The Flyers, Oilers, Flames, Canucks, Sharks and Blues have utilized this frowned upon practice to try and poach young talent from other teams. While the Oilers are the only team to actually acquire a RFA (Dustin Penner in 2007), these teams have put their competitors at a financial disadvantage that has manifested itself elsewhere.
For example, although the San Jose Sharks were unable to poach Niklas Hjalmarsson when they sent him an offer sheet in 2010, they prevented the Blackhawks from re-signing Antti Niemi and were able to sign him.
Similarly, the Flyers created future financial problems for the Predators when they gave Shea Weber a 14-year $110 million offer sheet that Nashville matched. Needless to say, successfully poaching RFAs could give teams a big advantage over their competitors. And even unsuccessful attempts can hamstring clubs into otherwise bad or inflexible contracts.
5 Mega-deals signed prior to the implementation of the new CBA.
The contracts of Sidney Crosby, Marian Hossa, Duncan Keith, Zach Parise, Ryan Suter, Alex Ovechkin and Nicklas Backstrom all carry pretty reasonable cap hits. The reason is because they were signed before the new CBA, which limited contract length to seven years (eight years for re-signing a player).

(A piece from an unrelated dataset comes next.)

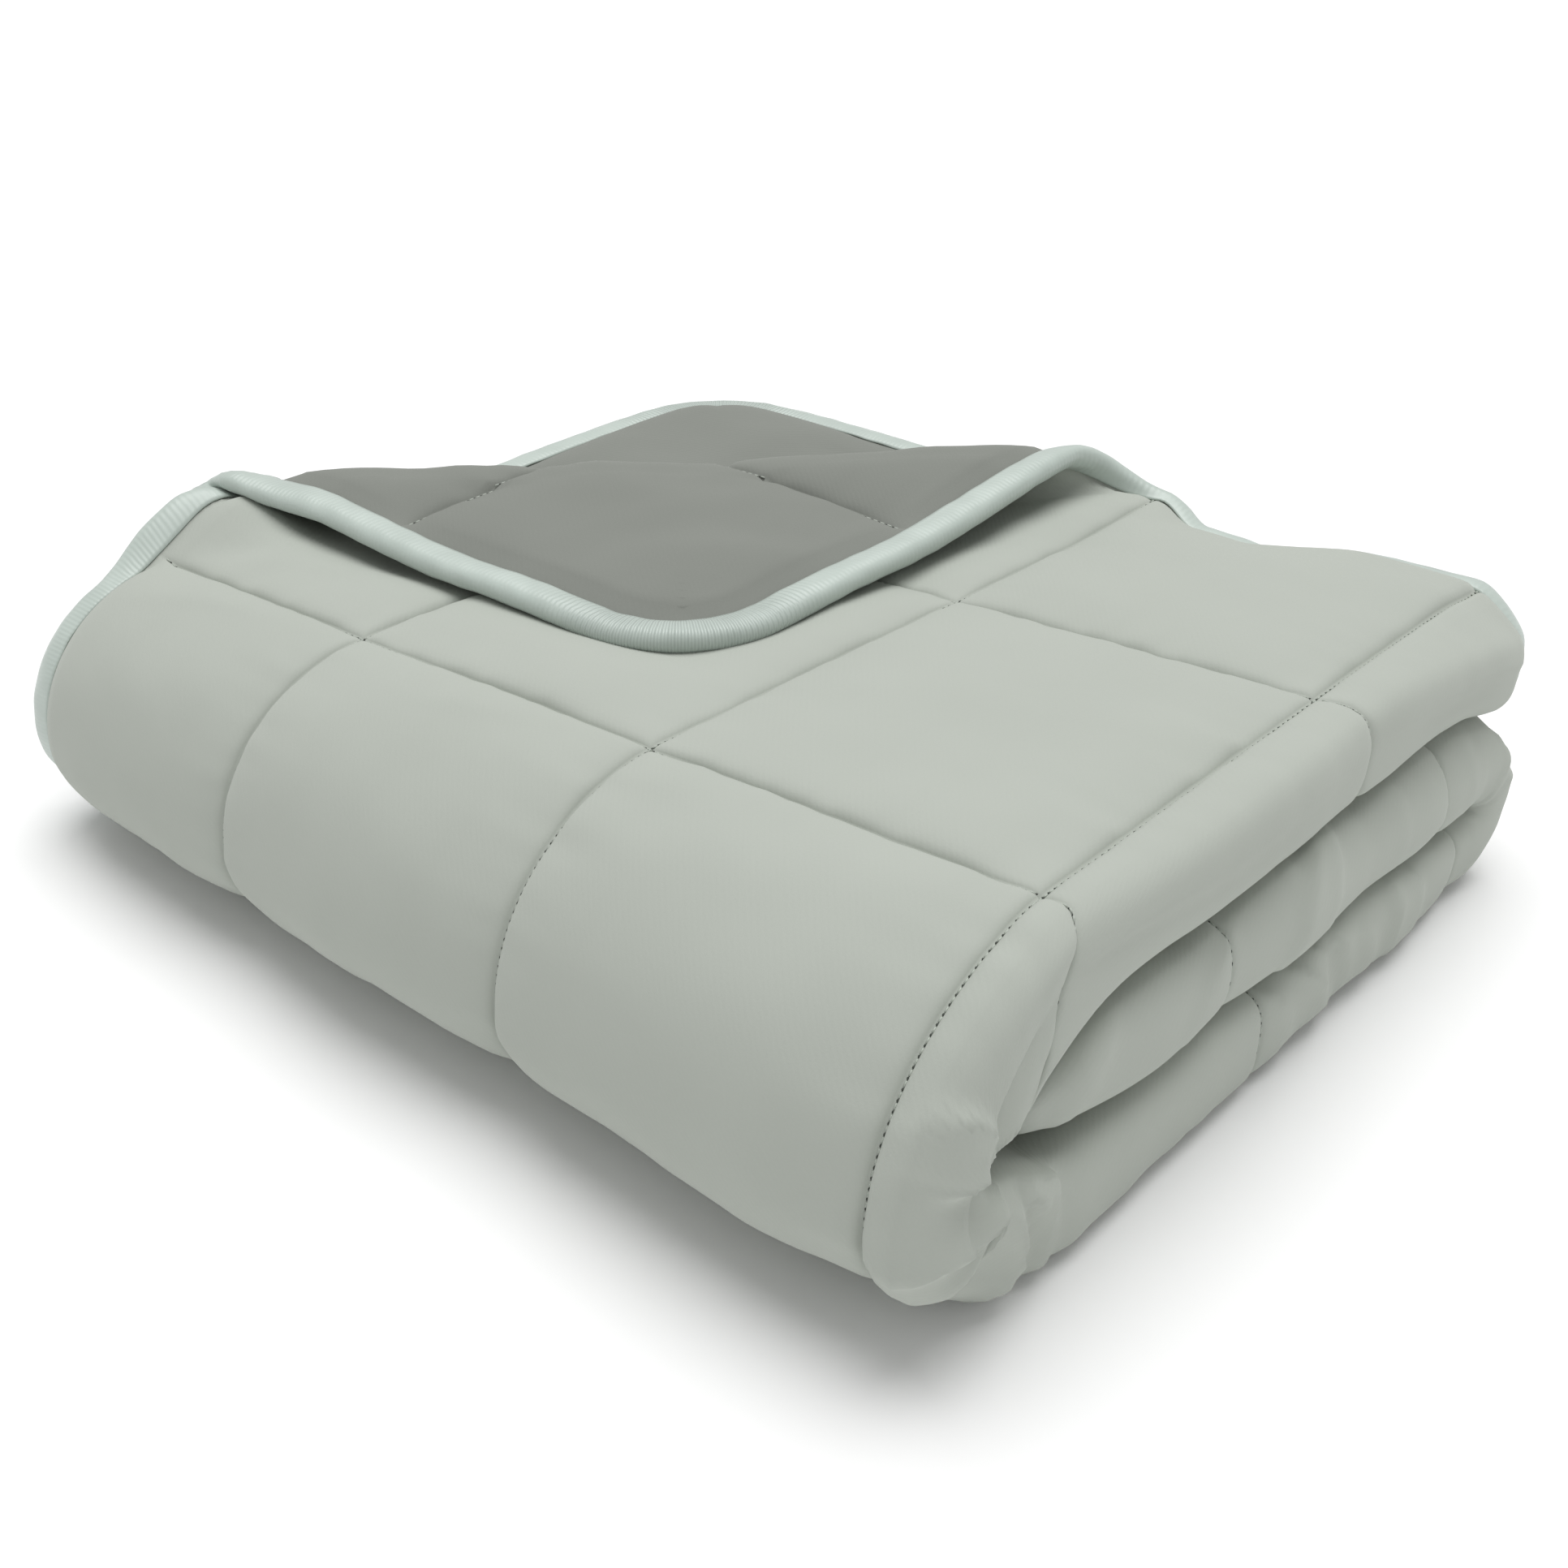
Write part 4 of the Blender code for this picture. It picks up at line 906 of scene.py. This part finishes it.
# Matt paper: nearly white and even, so that only the blanket's soft shadow shows on it
paper = new_material("matt_studio_paper")
grain = add_node(paper, "ShaderNodeTexNoise", {}, {"Scale": 30.0, "Detail": 2.0})
paper_tone = add_node(paper, "ShaderNodeMix", {"data_type": "RGBA"},
                      {"A": linear("#FAFAFA"), "B": linear("#FCFCFC")},
                      {"Factor": grain.outputs["Fac"]})
paper_shader = add_node(paper, "ShaderNodeBsdfPrincipled", {}, {"Roughness": 0.9},
                        {"Base Color": paper_tone.outputs["Result"]})
add_node(paper, "ShaderNodeOutputMaterial", {}, {}, {"Surface": paper_shader.outputs["BSDF"]})
floor.data.materials.append(paper)

world = bpy.data.worlds.new("studio")
world.use_nodes = True
world.node_tree.nodes["Background"].inputs["Color"].default_value = linear("#FFFFFF")
world.node_tree.nodes["Background"].inputs["Strength"].default_value = 0.44
bpy.context.scene.world = world

key = bpy.data.lights.new("key_from_upper_left", "SUN")
key.angle = math.radians(55)
key.energy = 2.40
key_holder = bpy.data.objects.new("key_from_upper_left", key)
key_holder.rotation_euler = Vector((0.10, -0.17, -1.0)).to_track_quat("-Z", "Y").to_euler()
bpy.context.scene.collection.objects.link(key_holder)

# The photo's camera, fitted to the seam crossings that show
CAMERA_TURN, CAMERA_DOWN, CAMERA_ROLL = (math.radians(a) for a in (39.381, 27.907, 1.335))
CAMERA_PLACE = Vector((0.3652, -0.4442, 0.3223))
LENS_PIXELS, FRAME_PIXELS = 2136.54, 1932
forward = Vector((-math.cos(CAMERA_DOWN) * math.sin(CAMERA_TURN),
                  math.cos(CAMERA_DOWN) * math.cos(CAMERA_TURN), -math.sin(CAMERA_DOWN)))
right = Vector((math.cos(CAMERA_TURN), math.sin(CAMERA_TURN), 0))
up = right.cross(forward)
right, up = (right * math.cos(CAMERA_ROLL) + up * math.sin(CAMERA_ROLL),
             up * math.cos(CAMERA_ROLL) - right * math.sin(CAMERA_ROLL))
camera_data = bpy.data.cameras.new("camera")
SENSOR = 36                # mm
camera_data.sensor_width = SENSOR
camera_data.lens = SENSOR * LENS_PIXELS / FRAME_PIXELS
camera = bpy.data.objects.new("camera", camera_data)
axes = Matrix((right, up, -forward)).transposed().to_4x4()
camera.matrix_world = Matrix.Translation(CAMERA_PLACE) @ axes
bpy.context.scene.collection.objects.link(camera)
bpy.context.scene.camera = camera
bpy.context.scene.view_settings.view_transform = "Standard"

Pittsburgh, Chicago, Minnesota and Washington were able to lower the price of their stars by adding more years. Compared to the eight-year deals signed recently by PK Subban, Patrick Kane, Jonathan Toews, Ryan Getzlaf and Corey Perry these mega-deals provide a little better value.
While the NHL does not face inequality problems like the MLB or European Soccer, teams with more revenue still enjoy advantages over small-market teams. Teams like Toronto, New York and Chicago can all exceed the cap and make mistakes during free-agency but Arizona and Ottawa, among others, can never dream having a playoff roster that exceeded the cap.
Furthermore, the ground salary floor teams can make up via smart drafting can be rendered useless by the college free agent problem. The NHL does not need to make any big changes when this CBA expires, but if they truly want to address salary cap circumvention, there is still much to do.